There is a new kind of “taking of advantage” on the insured through billing and the clarity in the service provided by the provider to the insurance and the patient. You either have to know the codes that match the service or carry your insurance phone number on speed dial to quell the issue of the estimated co-pays. I assume most people would say this is quite alright until you see an agreement so extensive, you have to wonder if you should send it to your lawyer first. But I haven’t even mentioned the estimated co-pay and how it differed from the real allowable co-pay.
For most people whether they can afford it or not, there is a huge difference from an allowable of $29 as stated by the insurance representative as opposed to the “estimated $200.00 written in the blank space of an dental provider’s agreement, where the font is so small, no normal person could have time to read at an appointment.
Next, doctors are starting to ask for a credit card to be on file “suggested” they say, but the truth is they have hired people that know very little about the codes to bill the insurance and therefore they are challenged with matching the services like a nurses visit and an vaccination and managing there offices.
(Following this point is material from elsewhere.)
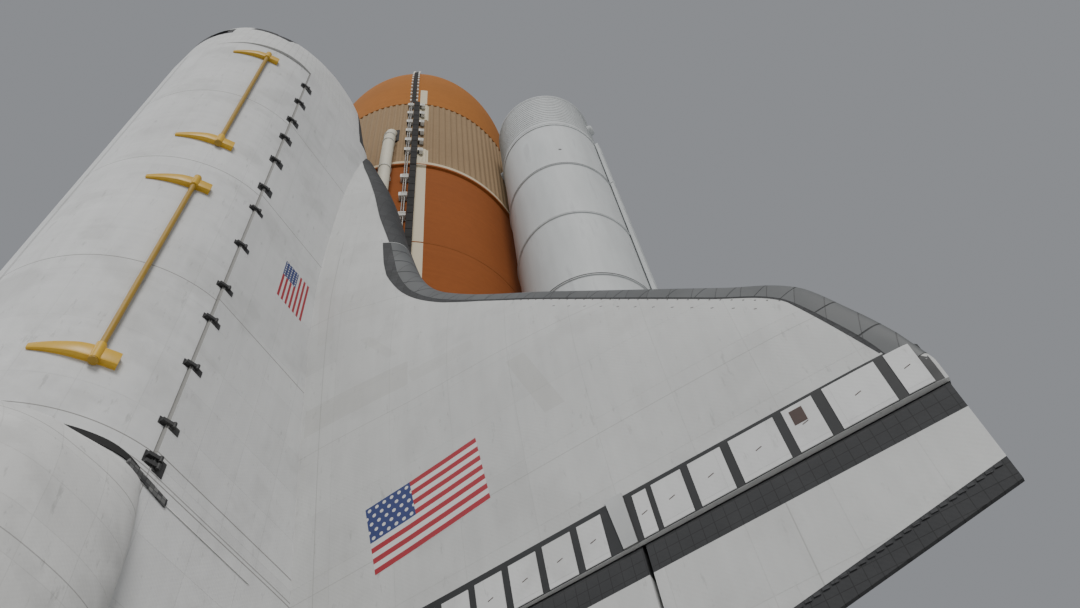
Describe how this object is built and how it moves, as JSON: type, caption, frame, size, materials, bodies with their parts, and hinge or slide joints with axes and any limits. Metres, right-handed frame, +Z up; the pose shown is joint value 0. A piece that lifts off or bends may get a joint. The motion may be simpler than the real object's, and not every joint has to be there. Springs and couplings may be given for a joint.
{
  "type": "space shuttle stack, half-size scale model",
  "caption": "Winged orbiter on an external tank between two boosters, nose up, with opening bay doors, hatch, control surfaces and gimballed engines.",
  "frame": {"origin": "centre of the whole stack's box, at the floor under the booster skirts", "axes": "+Z up, from the booster skirts to the tank's tip; +X to the orbiter's starboard side; -Y from the tank to the orbiter's tail fin"},
  "size_m": [11.8236, 11.7348, 27.3195],
  "materials": {
    "white_blanket": "matte",
    "black_tile": "matte",
    "carbon_edge": "matte",
    "window_glass": "gloss",
    "yellow_brace": "satin",
    "engine_metal": "satin",
    "orange_foam": "matte",
    "pale_foam": "matte",
    "booster_paint": "satin",
    "attach_steel": "satin",
    "dark_tray": "matte",
    "charred_liner": "matte"
  },
  "bodies": {
    "stack": {"nose_cap": "carbon_edge", "wing_leading_edge_right": "carbon_edge", "wing_leading_edge_left": "carbon_edge", "forward_fuselage": "white_blanket", "mid_fuselage": "white_blanket", "aft_fuselage": "white_blanket", "pod_right": "white_blanket", "pod_left": "white_blanket", "vertical_tail": "white_blanket", "tail_foot": "white_blanket", "tail_tip": "white_blanket", "wing_right": "white_blanket", "wing_left": "white_blanket", "cabin_windows": "window_glass", "flight_deck": "dark_tray", "tank_cable_tray": "dark_tray", "oxygen_tank": "orange_foam", "hydrogen_tank": "orange_foam", "intertank": "pale_foam", "oxygen_feedline": "attach_steel", "forward_bipod": "attach_steel", "aft_attach_frame": "attach_steel", "booster_case_right": "booster_paint", "booster_nose_right": "booster_paint", "booster_forward_skirt_right": "booster_paint", "booster_aft_skirt_right": "booster_paint", "booster_attach_ring_right": "booster_paint", "booster_tunnel_right": "booster_paint", "booster_case_left": "booster_paint", "booster_nose_left": "booster_paint", "booster_forward_skirt_left": "booster_paint", "booster_aft_skirt_left": "booster_paint", "booster_attach_ring_left": "booster_paint", "booster_tunnel_left": "booster_paint"},
    "crew_hatch": {"crew_hatch": "white_blanket"},
    "payload_door_right": {"payload_door_right": "white_blanket", "door_brace_forward_right": "yellow_brace", "door_brace_aft_right": "yellow_brace"},
    "payload_door_left": {"payload_door_left": "white_blanket", "door_brace_forward_left": "yellow_brace", "door_brace_aft_left": "yellow_brace"},
    "rudder": {"rudder_drive": "engine_metal"},
    "rudder_panel_right": {"rudder_panel_right": "white_blanket"},
    "rudder_panel_left": {"rudder_panel_left": "white_blanket"},
    "body_flap": {"body_flap": "black_tile"},
    "elevon_inner_right": {"elevon_inner_right": "white_blanket"},
    "elevon_inner_left": {"elevon_inner_left": "white_blanket"},
    "elevon_outer_right": {"elevon_outer_right": "white_blanket"},
    "elevon_outer_left": {"elevon_outer_left": "white_blanket"},
    "main_engine_upper": {"main_engine_upper": "engine_metal"},
    "main_engine_right": {"main_engine_right": "engine_metal"},
    "main_engine_left": {"main_engine_left": "engine_metal"},
    "pod_engine_right": {"pod_engine_right": "engine_metal"},
    "pod_engine_left": {"pod_engine_left": "engine_metal"},
    "booster_nozzle_right": {"booster_nozzle_right": "charred_liner"},
    "booster_nozzle_left": {"booster_nozzle_left": "charred_liner"}
  },
  "joints": [
    {"name": "crew_hatch_hinge", "type": "hinge", "parent": "stack", "child": "crew_hatch", "pos_m": [-1.2192, 0.21463, 15.78153], "axis": [0, 0, -1], "range_deg": [0, 90]},
    {"name": "payload_door_right_hinge", "type": "hinge", "parent": "stack", "child": "payload_door_right", "pos_m": [1.34914, -0.68453, 10.04113], "axis": [0, 0, 1], "range_deg": [0, 175.5]},
    {"name": "payload_door_left_hinge", "type": "hinge", "parent": "stack", "child": "payload_door_left", "pos_m": [-1.34914, -0.68453, 10.04113], "axis": [0, 0, -1], "range_deg": [0, 175.5]},
    {"name": "rudder_turn", "type": "hinge", "parent": "stack", "child": "rudder", "pos_m": [0, -3.97891, 2.17303], "axis": [0, -0.8209, -0.5711], "range_deg": [-27.1, 27.1]},
    {"name": "speed_brake_right", "type": "hinge", "parent": "rudder", "child": "rudder_panel_right", "pos_m": [0, -3.97891, 2.17303], "axis": [0, -0.8209, -0.5711], "range_deg": [0, 49.3]},
    {"name": "speed_brake_left", "type": "hinge", "parent": "rudder", "child": "rudder_panel_left", "pos_m": [0, -3.97891, 2.17303], "axis": [0, 0.8209, 0.5711], "range_deg": [0, 49.3]},
    {"name": "body_flap_hinge", "type": "hinge", "parent": "stack", "child": "body_flap", "pos_m": [0, 0.94869, 2.54813], "axis": [1, 0, 0], "range_deg": [-11.7, 22.55]},
    {"name": "elevon_inner_right_hinge", "type": "hinge", "parent": "stack", "child": "elevon_inner_right", "pos_m": [2.7432, 0.93847, 4.38963], "axis": [0.9987, -0.0509, 0], "range_deg": [-35, 20]},
    {"name": "elevon_outer_right_hinge", "type": "hinge", "parent": "stack", "child": "elevon_outer_right", "pos_m": [4.9403, 0.8264, 4.38963], "axis": [0.9987, -0.0509, 0], "range_deg": [-35, 20]},
    {"name": "elevon_inner_left_hinge", "type": "hinge", "parent": "stack", "child": "elevon_inner_left", "pos_m": [-2.7432, 0.93847, 4.38963], "axis": [0.9987, 0.0509, 0], "range_deg": [-35, 20]},
    {"name": "elevon_outer_left_hinge", "type": "hinge", "parent": "stack", "child": "elevon_outer_left", "pos_m": [-4.9403, 0.8264, 4.38963], "axis": [0.9987, 0.0509, 0], "range_deg": [-35, 20]},
    {"name": "main_engine_upper_gimbal", "type": "hinge", "parent": "stack", "child": "main_engine_upper", "pos_m": [0, -1.09601, 3.65303], "axis": [1, 0, 0], "range_deg": [-10.5, 10.5]},
    {"name": "main_engine_right_gimbal", "type": "hinge", "parent": "stack", "child": "main_engine_right", "pos_m": [0.6731, 0.17856, 3.35877], "axis": [1, 0, 0], "range_deg": [-10.5, 10.5]},
    {"name": "pod_engine_right_gimbal", "type": "hinge", "parent": "stack", "child": "pod_engine_right", "pos_m": [1.1176, -1.71831, 2.72593], "axis": [1, 0, 0], "range_deg": [-6, 6]},
    {"name": "booster_nozzle_right_gimbal", "type": "hinge", "parent": "stack", "child": "booster_nozzle_right", "pos_m": [3.18135, 3.72364, 1.04953], "axis": [1, 0, 0], "range_deg": [-8, 8]},
    {"name": "main_engine_left_gimbal", "type": "hinge", "parent": "stack", "child": "main_engine_left", "pos_m": [-0.6731, 0.17856, 3.35877], "axis": [1, 0, 0], "range_deg": [-10.5, 10.5]},
    {"name": "pod_engine_left_gimbal", "type": "hinge", "parent": "stack", "child": "pod_engine_left", "pos_m": [-1.1176, -1.71831, 2.72593], "axis": [1, 0, 0], "range_deg": [-6, 6]},
    {"name": "booster_nozzle_left_gimbal", "type": "hinge", "parent": "stack", "child": "booster_nozzle_left", "pos_m": [-3.18135, 3.72364, 1.04953], "axis": [1, 0, 0], "range_deg": [-8, 8]}
  ]
}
One doctor said, “Madame, the office is separate from the doctor’s office. I thought this was strange, but I listened. She explained, we charge for the forms because it takes time to fill them out.” I replied, how else will I get the form, are you suggesting I select that it be sent to my email or bring a pack of paper? The doctor said, each form is $10, which is not billable to your insurance.
I feel like calling my next experience, the battle of the breasts. Have you ever known a surcharge, or estimate or office policy to charge $65 upfront for a 3D Breast exam from an insured person, when the exam has been ordered by the doctor, the office has been provided a handout indicating what is covered? The attendant kept saying, this is office policy and its in our contract with your insurance. I asked if it would be deducted from my co-pay and she said I would have to call billing for the answer. Nevertheless, after calling and writing the insurance company, these actions called for the provider to finally read their own contract. I felt like my breasts were being held hostage, not because I didn’t have the money, but because I earned my medical insurance through my retirement. I decided to go else where, but someone decided to read the contract so I finished at the same place. They could have called the insurance company before my appointment, get clarity on the allowable co-pay if they knew the exam that has been ordered. However, I am cancer free!